Do you know your true identity?

While writing my first post I decided to begin talking about our identity. Have you ever thought about the reality we all are identified as soon as we are born. It is determined if we are male or female, what is our weight, height, length, race, and color. At our arrival the time came to officially announce our legal name. Last chance to decide what we shall call the baby.

When I arrived my parents decided my name would be Brenda Darlene. Of course my last name changed when I was married. For those who are adopted their name may also be changed. There are others who change their name later in life for many reasons. Nevertheless, it is our full name that sets us apart from all others.
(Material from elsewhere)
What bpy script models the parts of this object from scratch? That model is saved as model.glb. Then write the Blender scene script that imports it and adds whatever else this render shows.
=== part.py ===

We are all unique and have individual personalities, all of which help define who we are. Yet, the identity of each and every one of us that I am referring to is not addressing our physical appearance, age, or race.

I have found in my profession there are many who are fully aware of their name and age yet lost sight of their true sense of identity. When conducting  Heart~Mind~ Soul Symposiums I begin the first night introducing the participants to themselves.

We have a tradition when we first meet someone to introduce our self by stating our name. We share a moment of transition, from meeting a total stranger that perhaps may eventually become a life long friend. Yet how many of us who know our name struggle with the reality of knowing or accepting our true identity? I will continue to write about this fascinating subject with the hope we all get new insights about our own identity.